Common Mistakes to Avoid
- Mixing units without converting them first
- Measuring nominal lumber dimensions instead of actual dimensions
- Ignoring quantity when multiple pieces are involved
- Using loose firewood dimensions as if the pile were tightly stacked
- Rounding too early before finishing the full calculation
One especially important point is nominal versus actual lumber size. A board labeled 2×4 does not usually measure a full 2 inches by 4 inches after drying and planing. Typical actual dimensions are closer to 1.5 inches by 3.5 inches. If you are estimating cubic feet for precision, use actual dimensions, not store labels.
| Nominal Lumber Size | Typical Actual Size | Actual Cross-Section in Square Feet | Volume of 8 ft Piece |
|---|---|---|---|
| 2 × 4 | 1.5 in × 3.5 in | 0.0365 sq ft | 0.292 cubic feet |
| 2 × 6 | 1.5 in × 5.5 in | 0.0573 sq ft | 0.458 cubic feet |
| 2 × 8 | 1.5 in × 7.25 in | 0.0755 sq ft | 0.604 cubic feet |
| 4 × 4 | 3.5 in × 3.5 in | 0.0851 sq ft | 0.681 cubic feet |
How Cubic Feet Applies to Firewood
Firewood is often sold by the cord, but understanding cubic feet helps you verify what you are receiving. According to common U.S. firewood standards, a full cord contains 128 cubic feet of stacked wood volume. However, this includes air spaces between pieces. The amount of solid wood inside that stack is less than 128 cubic feet. That is why cubic feet should be understood in context: it can describe the external stacked pile volume or the actual solid piece dimensions.
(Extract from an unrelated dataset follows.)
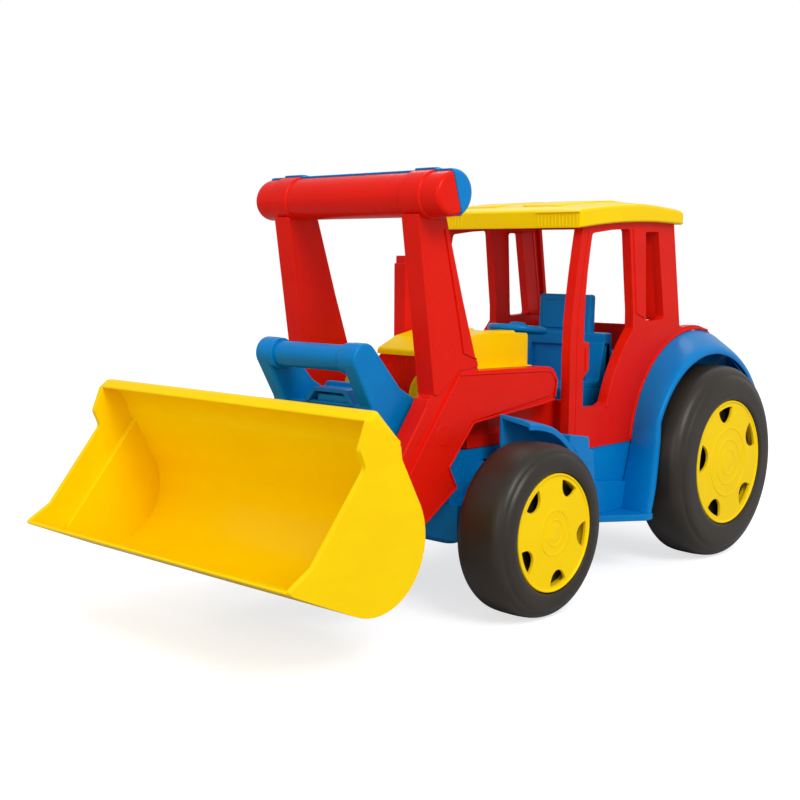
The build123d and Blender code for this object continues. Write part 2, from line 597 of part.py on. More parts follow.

Both are valid, but they are not interchangeable without clarification.
For practical consumer use, if a firewood seller describes a load as 4 feet high, 8 feet long, and 2 feet deep, you can compute 64 cubic feet and identify it as roughly half a full cord by stacked volume. This is one of the easiest ways to compare deliveries fairly.
How Cubic Feet Applies to Logs and Timber
Logs are more challenging because they are cylindrical rather than rectangular. For rough estimates, some people measure average diameter and use a cylinder formula. But for sawn timber, boards, slabs, and squared beams, cubic feet is straightforward. In forestry and wood utilization, cubic-foot volume is often used because it supports inventory, transport planning, and yield estimates. If you are working with logs, exact scaling may use Doyle, Scribner, or International log rules instead of pure cubic volume, but cubic feet still provides a useful baseline.
Tips for Accurate Measurement
- Use a steel tape measure for rigid, repeatable readings.
- Measure actual dimensions after planing or drying if accuracy matters.
- Use decimal feet or convert inches carefully before multiplying.
- Measure all pieces if sizes vary, then total them separately.
- Keep at least 3 decimal places during calculations, then round at the end.
Useful Reference Data and Standards
For readers who want reliable background information, these authoritative sources are worth reviewing:
- U.S. Forest Service (.gov) for wood measurement, forest products, and timber references
- U.S. Department of Energy Office of Scientific and Technical Information (.gov) for biomass and firewood related technical publications
- Penn State Extension (.edu) for practical guidance on firewood, wood heating, and measurement concepts
Final Takeaway
If you want to calculate cubic feet of wood in feet, the process is simple: convert every dimension to feet, multiply length by width by thickness, and then multiply by quantity if needed. That single formula works for boards, beams, slabs, stacked wood, and many other wood products. Once you understand cubic feet, you can compare material volumes more accurately, estimate truck or storage capacity, and make better buying decisions. Use the calculator above when dimensions are mixed between feet and inches, and always rely on actual measured sizes for the most accurate results.
Reference values in the tables are based on standard dimensional relationships such as 12 inches = 1 foot, 1 board foot = 1/12 cubic foot, and 1 full cord = 128 cubic feet of stacked volume. Actual wood yield or solid wood content can differ depending on drying, milling, bark, voids, and stacking method.